Data provided –
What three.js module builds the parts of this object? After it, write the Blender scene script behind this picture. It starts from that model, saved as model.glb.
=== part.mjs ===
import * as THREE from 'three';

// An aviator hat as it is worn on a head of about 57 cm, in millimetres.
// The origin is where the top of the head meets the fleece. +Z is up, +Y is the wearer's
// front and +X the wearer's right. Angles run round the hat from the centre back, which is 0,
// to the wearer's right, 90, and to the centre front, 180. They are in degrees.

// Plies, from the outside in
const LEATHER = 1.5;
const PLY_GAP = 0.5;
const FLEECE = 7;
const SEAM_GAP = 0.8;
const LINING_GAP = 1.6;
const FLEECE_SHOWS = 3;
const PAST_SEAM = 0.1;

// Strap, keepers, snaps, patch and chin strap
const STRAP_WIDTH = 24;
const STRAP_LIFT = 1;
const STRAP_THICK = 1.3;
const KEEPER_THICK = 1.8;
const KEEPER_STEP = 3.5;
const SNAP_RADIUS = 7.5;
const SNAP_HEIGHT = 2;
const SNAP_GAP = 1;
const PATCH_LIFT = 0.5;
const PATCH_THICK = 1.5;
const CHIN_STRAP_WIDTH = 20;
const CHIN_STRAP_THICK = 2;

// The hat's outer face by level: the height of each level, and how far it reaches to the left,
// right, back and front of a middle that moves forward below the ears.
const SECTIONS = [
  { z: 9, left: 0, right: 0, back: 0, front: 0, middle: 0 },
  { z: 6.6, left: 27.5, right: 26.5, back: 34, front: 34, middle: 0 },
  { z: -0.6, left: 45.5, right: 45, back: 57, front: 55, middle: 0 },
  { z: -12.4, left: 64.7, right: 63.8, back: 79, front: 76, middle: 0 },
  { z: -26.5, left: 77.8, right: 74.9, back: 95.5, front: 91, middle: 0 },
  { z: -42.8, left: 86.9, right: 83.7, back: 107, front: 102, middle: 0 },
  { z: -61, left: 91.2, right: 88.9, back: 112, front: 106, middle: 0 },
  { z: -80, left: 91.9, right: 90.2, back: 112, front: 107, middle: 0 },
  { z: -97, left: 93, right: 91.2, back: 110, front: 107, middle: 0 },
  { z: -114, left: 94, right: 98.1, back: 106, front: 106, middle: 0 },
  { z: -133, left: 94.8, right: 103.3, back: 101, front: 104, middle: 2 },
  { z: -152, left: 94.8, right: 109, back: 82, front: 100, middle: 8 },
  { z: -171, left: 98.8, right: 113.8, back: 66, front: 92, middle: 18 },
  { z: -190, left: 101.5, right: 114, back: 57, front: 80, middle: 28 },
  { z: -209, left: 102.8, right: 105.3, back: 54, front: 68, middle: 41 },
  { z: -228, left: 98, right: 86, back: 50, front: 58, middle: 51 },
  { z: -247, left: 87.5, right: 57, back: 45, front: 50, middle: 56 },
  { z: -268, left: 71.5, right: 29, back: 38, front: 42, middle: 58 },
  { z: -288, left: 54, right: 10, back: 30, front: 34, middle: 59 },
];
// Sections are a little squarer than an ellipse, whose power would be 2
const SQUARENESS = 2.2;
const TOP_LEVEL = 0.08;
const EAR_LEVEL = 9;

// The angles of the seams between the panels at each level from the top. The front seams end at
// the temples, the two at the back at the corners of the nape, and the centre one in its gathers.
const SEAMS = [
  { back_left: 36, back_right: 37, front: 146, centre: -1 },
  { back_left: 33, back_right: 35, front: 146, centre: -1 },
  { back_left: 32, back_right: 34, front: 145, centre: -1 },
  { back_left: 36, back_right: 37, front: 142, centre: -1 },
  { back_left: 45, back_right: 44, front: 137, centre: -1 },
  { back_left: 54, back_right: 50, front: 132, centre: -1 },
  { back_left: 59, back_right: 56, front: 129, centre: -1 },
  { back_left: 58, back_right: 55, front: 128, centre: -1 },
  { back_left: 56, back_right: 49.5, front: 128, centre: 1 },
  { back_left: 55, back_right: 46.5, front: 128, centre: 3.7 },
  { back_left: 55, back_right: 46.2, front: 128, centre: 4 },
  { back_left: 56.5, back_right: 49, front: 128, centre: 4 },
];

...

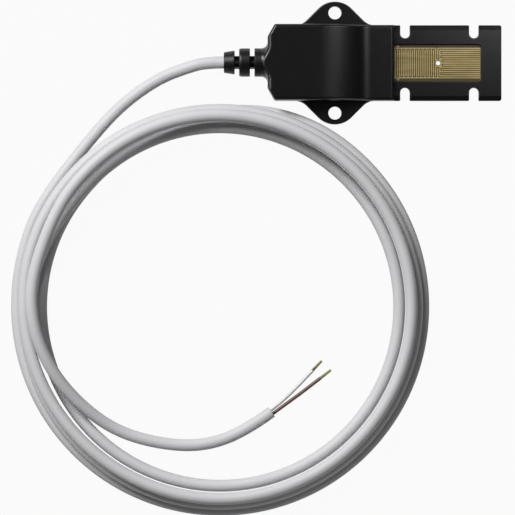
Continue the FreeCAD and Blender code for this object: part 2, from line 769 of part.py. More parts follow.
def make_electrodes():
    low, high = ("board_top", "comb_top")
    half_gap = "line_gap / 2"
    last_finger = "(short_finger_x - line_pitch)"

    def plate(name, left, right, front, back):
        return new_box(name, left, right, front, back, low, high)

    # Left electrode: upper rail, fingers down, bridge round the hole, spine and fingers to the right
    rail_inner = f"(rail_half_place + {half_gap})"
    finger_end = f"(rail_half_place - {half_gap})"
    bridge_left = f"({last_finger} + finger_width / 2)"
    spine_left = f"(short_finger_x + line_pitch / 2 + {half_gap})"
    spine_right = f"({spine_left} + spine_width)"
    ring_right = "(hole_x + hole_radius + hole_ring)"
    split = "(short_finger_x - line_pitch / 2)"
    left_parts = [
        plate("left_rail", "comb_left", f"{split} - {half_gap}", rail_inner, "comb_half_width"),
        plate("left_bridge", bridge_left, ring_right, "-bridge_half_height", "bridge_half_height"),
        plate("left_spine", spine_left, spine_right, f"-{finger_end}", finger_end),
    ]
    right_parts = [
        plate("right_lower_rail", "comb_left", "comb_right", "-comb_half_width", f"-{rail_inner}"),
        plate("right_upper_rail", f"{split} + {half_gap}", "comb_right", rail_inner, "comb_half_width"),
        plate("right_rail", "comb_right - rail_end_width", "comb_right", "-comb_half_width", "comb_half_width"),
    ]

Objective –
Exactly as written, return the lines from the line containing "Continue the FreeCAD" through the line containing "return new_box(name, left, right, front, back, low, high)", both included.

Exercise output –
Continue the FreeCAD and Blender code for this object: part 2, from line 769 of part.py. More parts follow.
def make_electrodes():
    low, high = ("board_top", "comb_top")
    half_gap = "line_gap / 2"
    last_finger = "(short_finger_x - line_pitch)"

    def plate(name, left, right, front, back):
        return new_box(name, left, right, front, back, low, high)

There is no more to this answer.